Clean your language up and you might get published here.

Michelle Minkin said...

"Clean your language up and you might get published here."

Thank you Ken. My girls come here to read your blog from time to time. We appreciate that.

Chelle

Anonymous said...

November 19, 1999
Web posted at: 10:04 a.m. EST (1504 GMT)

by Rebecca Sykes

LAS VEGAS (IDG) -- This is surely the year of Linux, judging by Fall Comdex '99. The open-source operating system is all over the show this week, including at a keynote address, that great litmus test of buzz.
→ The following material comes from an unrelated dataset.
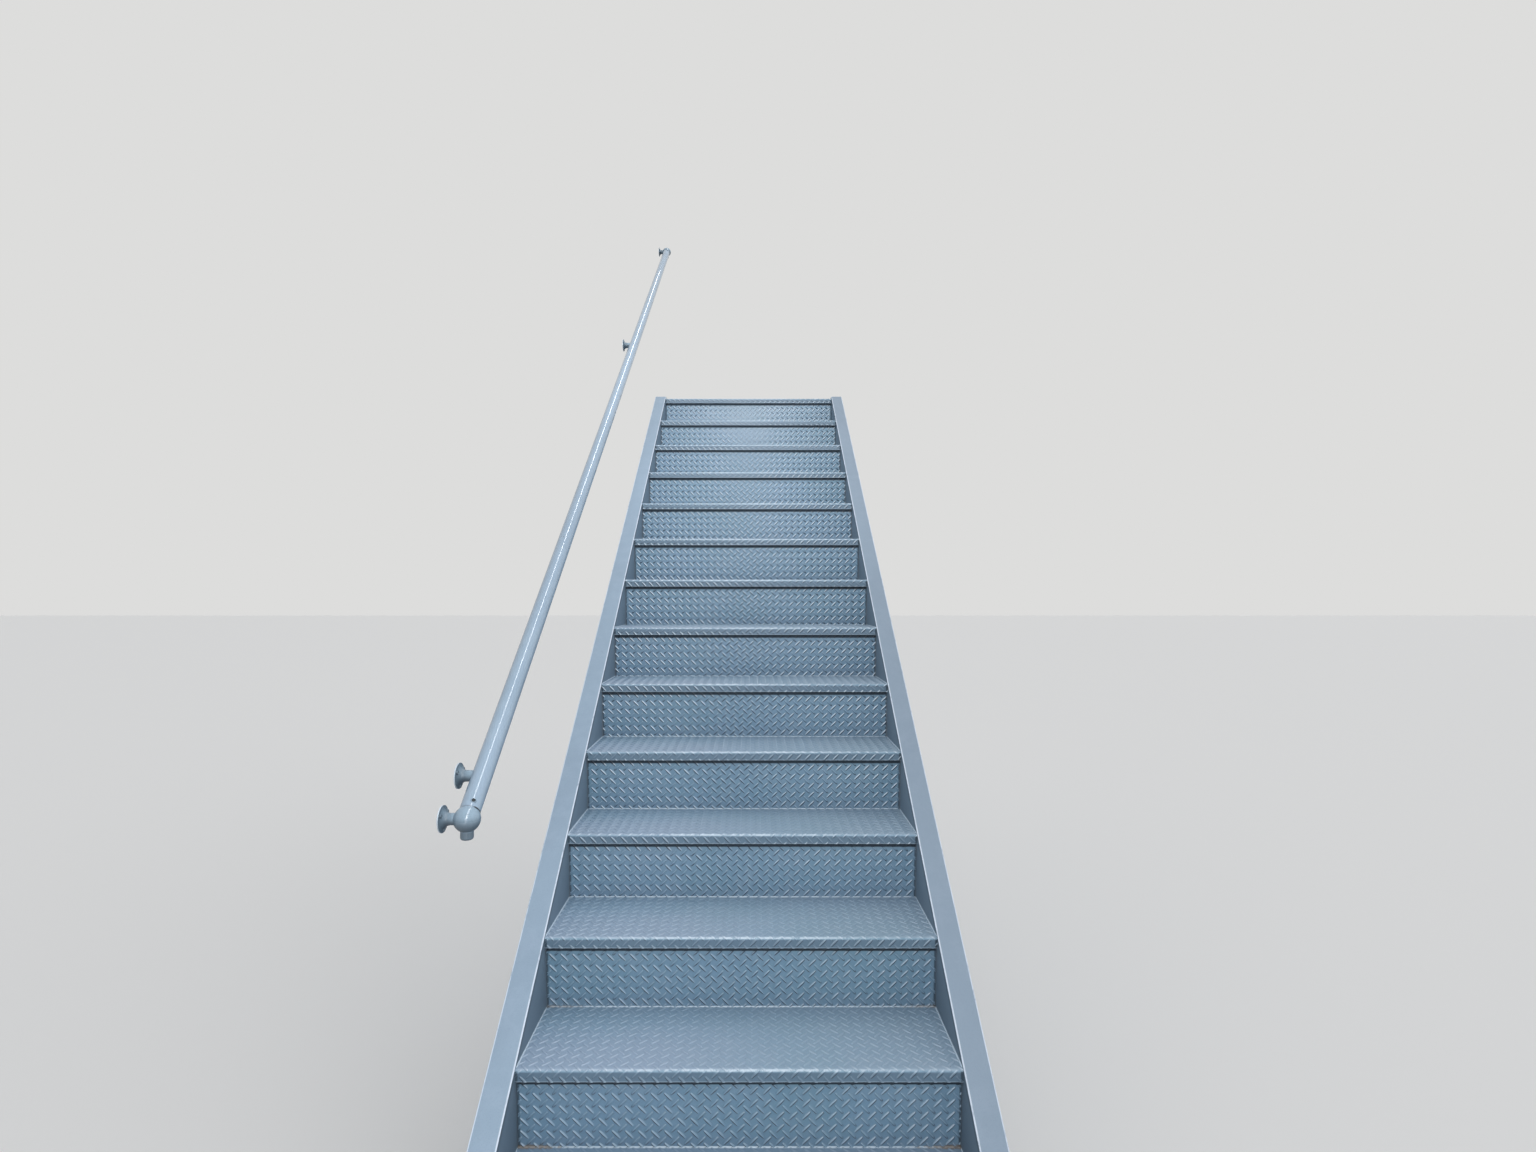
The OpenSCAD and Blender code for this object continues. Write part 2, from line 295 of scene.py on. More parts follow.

Linux creator Linus Torvalds spoke to a packed ballroom Monday, and the head of application-maker Corel, among others, declared that Linux's time is now.

"DOS had 10 years, Windows has had the last 10 years and now it's time for Linux," said Michael Cowpland, president and chief executive officer of Corel.

Unknown said...

My wife opted, when she got her new computer, to take on Linux back when we were just dating back almost four years ago. Her take was, "it couldn't be all that hard" and since I was going to be the likely candidate for helping her sort out issues on it, it'd probably be better if it was what I was using. SHE was the one to suggest it- which was a surprise to me.

She's not regretted it- though there've been times when she ran into issues with a stupid website or something she couldn't immediately correlate to Linux where she'd be grousing about that. Now my stepson's using it as well and he's seeing that MS has not been doing anyone any favors.

Blogwart said...

Im happy for you that you have your Significant. My Significant still uses XP, but she is stubborn and knowledgeable enough to fix any problems on her own. She tried Linux Mint an was impressed with the speed, but couldn't use some programs she loves, as she declared. So, as I don't have to help, I figure she should use what she likes.

Good Luck with your SO, and may the force be with you!

Best regards,
Jan

Anonymous said...

Every OS uses context menus to create new folders, so i don't understand why she struggled with creating new ones in Windows.